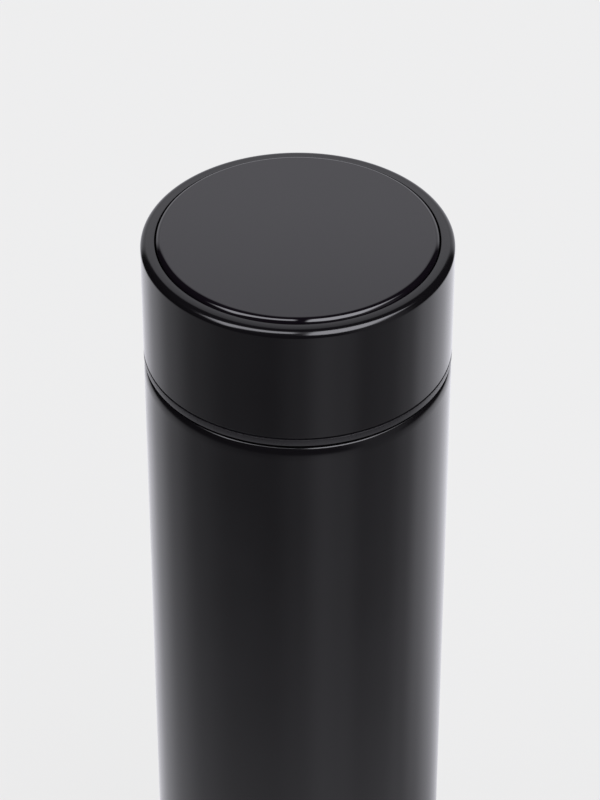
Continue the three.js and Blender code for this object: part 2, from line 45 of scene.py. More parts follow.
def rounded(corners, steps=8):
    """Points of a closed profile of (radius, height, corner radius) in mm, with each corner as an arc."""
    points = []
    count = len(corners)
    for i, (r, z, fillet) in enumerate(corners):
        if fillet <= 0:
            points.append((r, z))
            continue
        before, after = corners[i - 1], corners[(i + 1) % count]
        a = math.atan2(before[1] - z, before[0] - r)
        b = math.atan2(after[1] - z, after[0] - r)
        turn = (b - a + math.pi) % (2 * math.pi) - math.pi
        reach = fillet / math.tan(abs(turn) / 2)
        middle = a + turn / 2
        centre_r = r + fillet / math.sin(abs(turn) / 2) * math.cos(middle)
        centre_z = z + fillet / math.sin(abs(turn) / 2) * math.sin(middle)
        first = math.atan2(z + reach * math.sin(a) - centre_z, r + reach * math.cos(a) - centre_r)
        sweep = -math.copysign(math.pi - abs(turn), turn)
        for k in range(steps + 1):
            angle = first + sweep * k / steps
            points.append((centre_r + fillet * math.cos(angle), centre_z + fillet * math.sin(angle)))
    return points


# Blender works in metres, and the sizes of the pieces are given in millimetres.
MM = 0.001
# A straight stretch longer than LONG gets a row HOLD from each end, in mm, so that its shading stays flat
# between its rounded corners.
LONG, HOLD = 2.0, 0.2
SHARP = math.radians(40)


def turned(name, profile, segments=256, shift=None):
    """A piece turned about the Z axis from a closed profile in mm. shift moves its surface out or in."""
    held = []
    for start, end in zip(profile, profile[1:] + profile[:1]):
        held.append(start)
        length = math.dist(start, end)
        if length > LONG:
            for along in (HOLD / length, 1 - HOLD / length):
                held.append(tuple(s + (e - s) * along for s, e in zip(start, end)))
    verts, faces, rows = [], [], []
    for r, z in held:
        if r < 1e-6:
            rows.append([len(verts)] * segments)
            verts.append((0, 0, z * MM))
            continue
        rows.append(list(range(len(verts), len(verts) + segments)))
        for k in range(segments):
            angle = 2 * math.pi * k / segments
            radius = (r + (shift(r, z, angle) if shift else 0)) * MM
            verts.append((radius * math.cos(angle), radius * math.sin(angle), z * MM))
    for lower, upper in zip(rows, rows[1:] + rows[:1]):
        if len(set(lower)) == 1 and len(set(upper)) == 1:
            continue
        for k in range(segments):
            corner = [lower[k], lower[(k + 1) % segments], upper[(k + 1) % segments], upper[k]]
            faces.append(list(dict.fromkeys(corner)))
    mesh = bpy.data.meshes.new(name)
    mesh.from_pydata(verts, [], faces)
    mesh.validate()
    mesh.polygons.foreach_set("use_smooth", [True] * len(mesh.polygons))
    mesh.set_sharp_from_angle(angle=SHARP)
    piece = bpy.data.objects.new(name, mesh)
    bpy.context.scene.collection.objects.link(piece)
    return piece


def linear(hex_colour):
    """An sRGB hex colour as a linear RGBA value."""
    channels = [int(hex_colour[i:i + 2], 16) / 255 for i in (1, 3, 5)]
    return [c / 12.92 if c <= 0.04045 else ((c + 0.055) / 1.055) ** 2.4 for c in channels] + [1.0]


def add(tree, kind, inputs=None, **settings):
    """Adds a node, sets its properties, and sets or links its inputs."""
    made = tree.nodes.new(kind)
    for key, value in settings.items():
        setattr(made, key, value)
    for key, value in (inputs or {}).items():
        if isinstance(value, bpy.types.NodeSocket):
            tree.links.new(value, made.inputs[key])
        else:
            made.inputs[key].default_value = value
    return made


def material(name, shader):
    """A material with a Principled shader whose plain values are set on its own sockets.

    Returns the material, its tree, the shader and the object's own coordinates."""
    made = bpy.data.materials.new(name)
    made.use_nodes = True
    tree = made.node_tree
    tree.nodes.clear()
    surface = add(tree, "ShaderNodeBsdfPrincipled", shader)
    output = add(tree, "ShaderNodeOutputMaterial")
    tree.links.new(surface.outputs["BSDF"], output.inputs["Surface"])
    place = add(tree, "ShaderNodeTexCoord").outputs["Object"]
    return made, tree, surface, place


def vary(tree, surface, pattern, tones, roughness, gloss_by=None, span=(0.3, 0.7)):
    """Lets a pattern change a material's colour between two tones, and its roughness between two values.

    gloss_by is a pattern of its own for the roughness, and span is the part of it that is followed."""
    tint = add(tree, "ShaderNodeMix", {
        "Factor": pattern, "A": linear(tones[0]), "B": linear(tones[1]),
    }, data_type="RGBA")
    tree.links.new(tint.outputs["Result"], surface.inputs["Base Color"])
    gloss = add(tree, "ShaderNodeMapRange", {
        "Value": pattern if gloss_by is None else gloss_by,
        "From Min": span[0],
        "From Max": span[1],
        "To Min": roughness[0],
        "To Max": roughness[1],
    })
    tree.links.new(gloss.outputs["Result"], surface.inputs["Roughness"])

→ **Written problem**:
Where a line of the material above holds the string "part", copy that line.

→ **Right answer**:
Continue the three.js and Blender code for this object: part 2, from line 45 of scene.py. More parts follow.
    gloss_by is a pattern of its own for the roughness, and span is the part of it that is followed."""